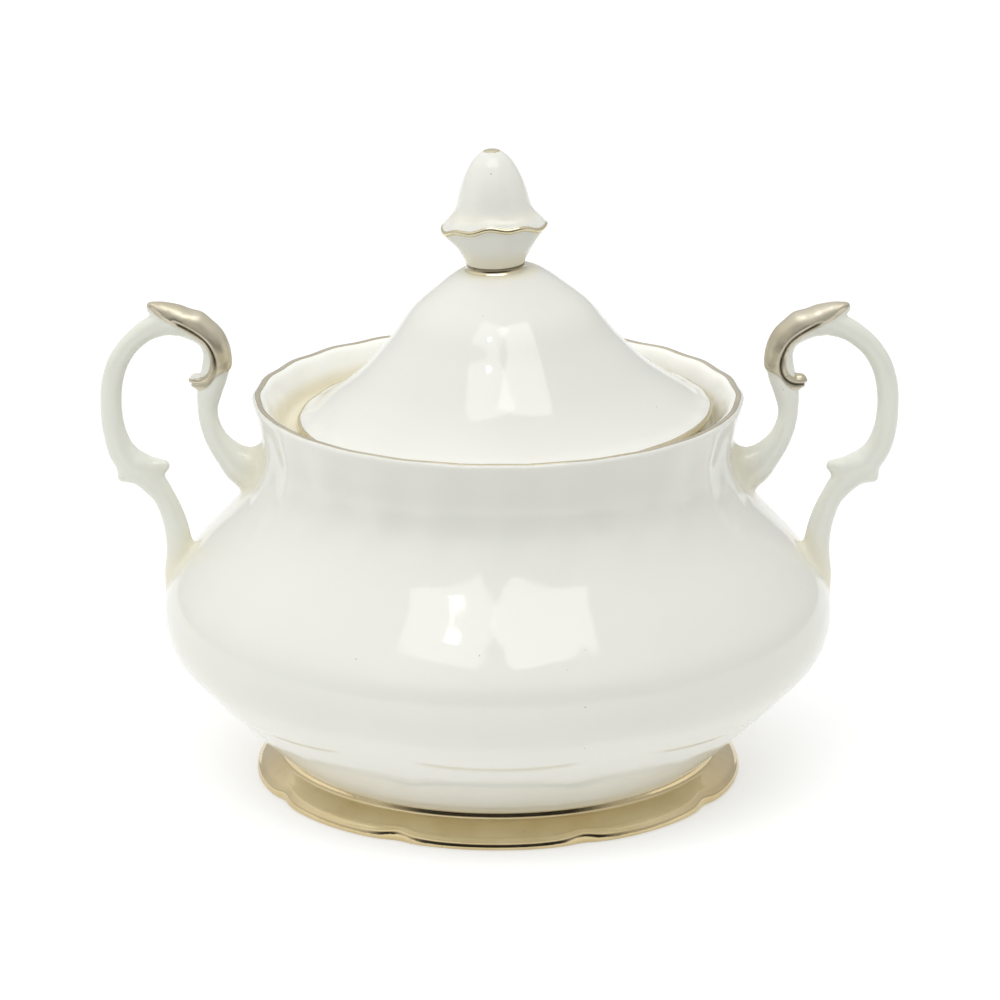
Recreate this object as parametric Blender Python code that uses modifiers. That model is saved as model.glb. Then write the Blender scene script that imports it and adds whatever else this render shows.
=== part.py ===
"""Covered sugar bowl in glazed china with fired metal trim.

A squat round bowl with a fluted neck stands on a flared, scalloped foot ring. Two scrolled handles are
luted to its neck and belly. The loose lid has a bell-shaped dome, a locating flange and an acorn finial.
The trim is a thin fired metal film: on the foot, the rim, the lid's edge, the scrolls and the finial.

Outlines are in millimetres and are scaled to metres as the meshes are made. +Z is up, +X runs through
the handles, and the origin is the middle of the plane that the foot rests on.
"""

import math

import bmesh
import bpy
from mathutils import Matrix, Vector

MM = 0.001

# Overall sizes, in millimetres.
RIM_RADIUS = 48.6
RIM_HEIGHT = 78.0
BELLY_RADIUS = 66.9
BELLY_HEIGHT = 34.0
NECK_RADIUS = 46.7
NECK_HEIGHT = 68.0
WALL = 2.8
FOOT_RADIUS = 49.2
FOOT_JOIN_RADIUS = 43.6
FOOT_JOIN_HEIGHT = 5.9
GAP = 0.3
FILM = 0.4

# The seat that the lid rests in, just inside the rim.
LEDGE_HEIGHT = 71.8
LEDGE_RADIUS = 42.4
THROAT_RADIUS = 37.4

# The lid lies loosely in its seat: a little off the bowl's axis, with its left edge lower.
LID_RADIUS = 40.6
LID_HEIGHT = 74.5
LID_SHIFT = 1.4
LID_TILT = 2.0
FLANGE_RADIUS = 35.2
FLANGE_DEPTH = 8.2
DOME_SEAT = 29.6
FINIAL_SHIFT = -0.8
COLLAR_RADIUS = 9.9
COLLAR_HEIGHT = 38.3
FINIAL_TOP = 53.6

# Repeats around the axis.
NECK_FLUTES = 24
FLUTE_DEPTH = 0.3
COLLAR_WAVES = 8
COLLAR_WAVE_DEPTH = 0.28
BOWL_STEPS = 48
FOOT_STEPS = 96
LID_STEPS = 48
FINIAL_STEPS = 32

# The foot's notches, in degrees from the front: the front and back lobes are a little wider.
FOOT_NOTCHES = (-157.5, -119.0, -61.0, -22.5, 22.5, 61.0, 119.0, 157.5)
FOOT_TURN = -2.0
NOTCH_DEPTH = 1.5

# The handles: their section is a little flatter than round.
HANDLE_FLATNESS = 0.88
CURVE_STEPS = 2

# Centrelines of the right handle's members: (x, z, radius).
HANDLE_ARM = [
    (43.0, 62.0, 5.2), (47.6, 62.4, 4.8), (50.6, 63.3, 4.0), (53.2, 65.4, 3.0), (55.8, 68.6, 2.3),
    (57.3, 72.2, 2.0), (57.7, 75.6, 2.05), (57.2, 79.2, 2.5), (56.1, 82.8, 2.6), (55.8, 86.4, 2.6),
    (57.0, 89.8, 2.7), (60.0, 92.3, 2.7),
]
HANDLE_LOOP = [
    (60.0, 92.3, 2.7), (64.5, 93.1, 2.6), (68.8, 91.9, 2.25), (71.8, 90.0, 2.1), (74.2, 87.6, 2.05),
    (76.2, 84.2, 2.1), (77.3, 80.0, 2.15), (77.5, 75.5, 2.15), (77.0, 71.0, 2.3), (75.6, 67.0, 2.55),
    (72.8, 63.6, 2.9), (69.5, 60.7, 2.7), (66.8, 57.1, 2.2), (65.1, 53.2, 2.3), (64.1, 49.0, 2.5),
    (63.9, 45.0, 2.6), (64.2, 41.4, 2.6), (64.3, 38.8, 1.8),
]
HANDLE_SPUR = [(64.8, 93.0, 2.6), (67.0, 94.5, 1.9), (69.0, 96.1, 0.9)]
HANDLE_VOLUTE = [
    (56.0, 84.4, 2.4), (56.9, 82.2, 1.9), (58.4, 80.9, 1.5), (59.9, 81.1, 1.35), (60.3, 81.9, 1.1),
]
HANDLE_HOOK = [(71.5, 63.3, 2.5), (68.6, 62.9, 2.1), (66.7, 63.4, 1.2)]
HANDLE_KNUCKLE = [(72.0, 63.2, 2.7), (73.6, 62.2, 2.2), (74.7, 61.3, 1.3)]

# The outer face of the metal on a handle's scroll, from above the volute over the top to the spur.
SCROLL_EDGE = [(52.7, 82.6), (52.5, 87.0), (54.1, 91.6), (57.7, 95.1), (61.5, 96.2), (65.2, 96.9)]
SCROLL_FILM_WIDTH = 3.0

GLAZE = ("glazed_china", (0.83, 0.83, 0.78), 0.12, 0.0)
METAL = ("fired_metal", (0.62, 0.57, 0.47), 0.14, 1.0)


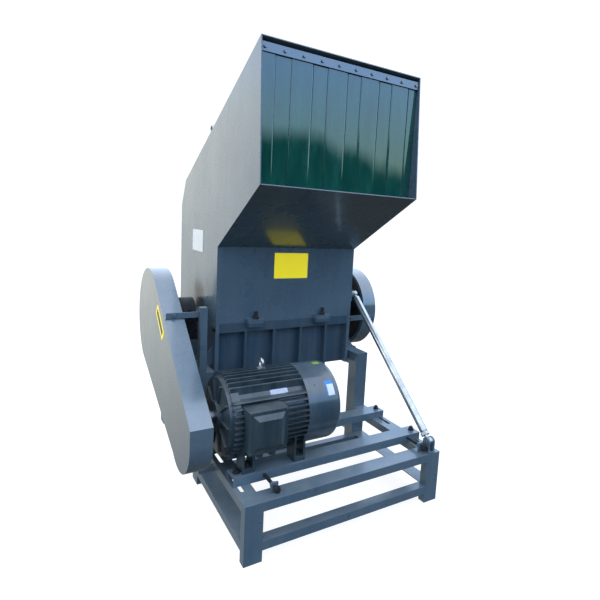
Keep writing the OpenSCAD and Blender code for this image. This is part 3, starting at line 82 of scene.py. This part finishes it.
class Graph:
    # The nodes of a material or a world, with short calls that add one and link it

    def __init__(self, owner, coordinates="Object"):
        owner.use_nodes = True
        self.owner = owner
        self.tree = owner.node_tree
        self.shader = self.tree.nodes.get("Principled BSDF")  # a world has none
        self.place = self.add("ShaderNodeTexCoord").outputs[coordinates]

    def add(self, kind, **settings):
        node = self.tree.nodes.new(kind)
        for key, value in settings.items():
            setattr(node, key, value)
        return node

    def feed(self, socket, value):
        # Links another node's output, or sets a constant
        if isinstance(value, bpy.types.NodeSocket):
            self.tree.links.new(value, socket)
        else:
            socket.default_value = value

    def put(self, node, **values):
        for key, value in values.items():
            self.feed(node.inputs[key.replace("_", " ")], value)
        return node

    def stretched(self, scale):
        node = self.put(self.add("ShaderNodeMapping"), Vector=self.place, Scale=scale)
        return node.outputs["Vector"]

    def split(self, vector):
        # The x, y and z of a vector
        node = self.put(self.add("ShaderNodeSeparateXYZ"), Vector=vector)
        return node.outputs

    def noise(self, scale, detail, rough, vector=None):
        node = self.put(self.add("ShaderNodeTexNoise"), Vector=vector or self.place,
                        Scale=scale, Detail=detail, Roughness=rough)
        return node.outputs["Fac"]

    def span(self, value, low, high, toLow=0.0, toHigh=1.0):
        # Stretches low..high to toLow..toHigh, held at the ends
        node = self.put(self.add("ShaderNodeMapRange"), Value=value, From_Min=low, From_Max=high,
                        To_Min=toLow, To_Max=toHigh)
        return node.outputs["Result"]

    def math(self, what, a, b):
        node = self.add("ShaderNodeMath", operation=what)
        self.feed(node.inputs[0], a)
        self.feed(node.inputs[1], b)
        return node.outputs[0]

    def mix(self, amount, first, second):
        # Sockets 6 and 7 are the node's two colours, and output 2 is the mixed colour
        node = self.add("ShaderNodeMix", data_type="RGBA")
        self.feed(node.inputs[0], amount)
        self.feed(node.inputs[6], first)
        self.feed(node.inputs[7], second)
        return node.outputs[2]

    def bump(self, height, strength, distance, normal=None):
        node = self.put(self.add("ShaderNodeBump"), Height=height, Strength=strength, Distance=distance)
        if normal is not None:
            self.feed(node.inputs["Normal"], normal)
        return node.outputs["Normal"]

    def edge(self, radius):
        return self.put(self.add("ShaderNodeBevel", samples=4), Radius=radius).outputs["Normal"]

    def upward(self):
        # How far a face looks up, from -1 to 1
        return self.split(self.add("ShaderNodeNewGeometry").outputs["Normal"])["Z"]

    def worn(self, radius):
        # Near 1 along sharp edges, broken up by noise, and 0 elsewhere
        rounded = self.edge(radius)
        flat = self.add("ShaderNodeNewGeometry").outputs["Normal"]
        dot = self.add("ShaderNodeVectorMath", operation="DOT_PRODUCT")
        self.feed(dot.inputs[0], rounded)
        self.feed(dot.inputs[1], flat)
        away = self.math("SUBTRACT", 1.0, dot.outputs["Value"])
        broken = self.span(self.noise(scale=45, detail=5, rough=0.7), low=0.52, high=0.68)
        return self.math("MULTIPLY", self.span(away, low=0.03, high=0.25), broken)

    def paint(self, **values):
        self.put(self.shader, **values)
        return self.owner


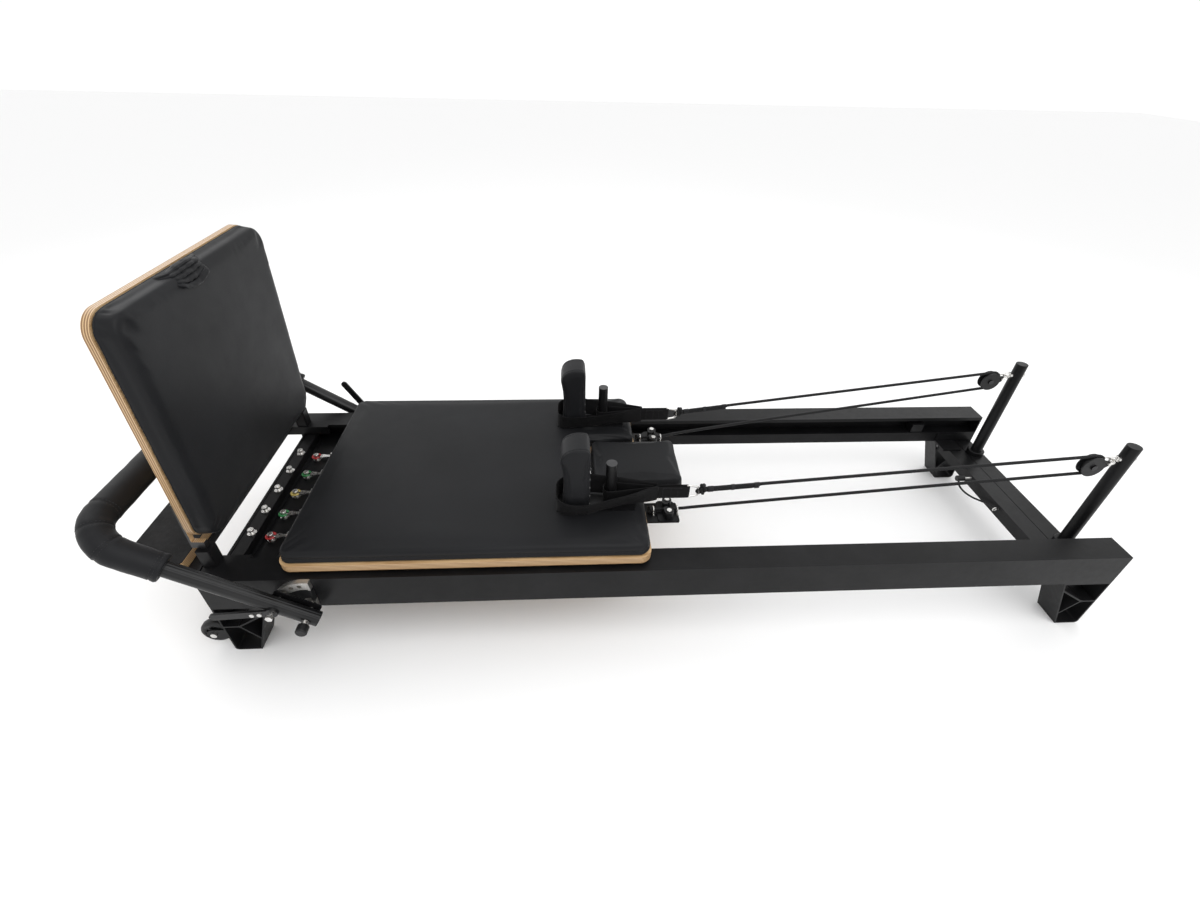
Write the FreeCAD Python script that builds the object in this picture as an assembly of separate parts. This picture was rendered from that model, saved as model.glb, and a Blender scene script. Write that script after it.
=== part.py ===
import FreeCAD, Part
import os
from math import cos, pi, radians, sin, tan

V = FreeCAD.Vector
X_AXIS, Y_AXIS, Z_AXIS = V(1, 0, 0), V(0, 1, 0), V(0, 0, 1)
SIDES = (("near", -1), ("far", 1))          # near is the -Y side, far is the +Y side

# ---------------------------------------------------------------- driving dimensions, mm
# +X runs to the head end with the pulleys, +Z is up and the floor is Z = 0. Positions are
# first given from the middle of the frame, and ORIGIN_SHIFT moves them so that the origin is
# the middle of the whole footprint, platform included.
FRAME_LENGTH = 2400.0
FRAME_WIDTH = 740.0
RAIL_WIDTH = 74.0
RAIL_TOP = 280.0
RAIL_BOTTOM = 178.0
RAIL_WALL = 4.0
TRACK_FLOOR = 217.0                          # the rollers run on this ledge in the rail
TRACK_ROOF = 268.0
TRACK_DEPTH = 44.0
CAP_THICKNESS = 4.0
STOP_X = (954.0, 996.0)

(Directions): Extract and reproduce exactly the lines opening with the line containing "Write the FreeCAD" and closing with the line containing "the +Y side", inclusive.

(Final result):
Write the FreeCAD Python script that builds the object in this picture as an assembly of separate parts. This picture was rendered from that model, saved as model.glb, and a Blender scene script. Write that script after it.
=== part.py ===
import FreeCAD, Part
import os
from math import cos, pi, radians, sin, tan

V = FreeCAD.Vector
X_AXIS, Y_AXIS, Z_AXIS = V(1, 0, 0), V(0, 1, 0), V(0, 0, 1)
SIDES = (("near", -1), ("far", 1))          # near is the -Y side, far is the +Y side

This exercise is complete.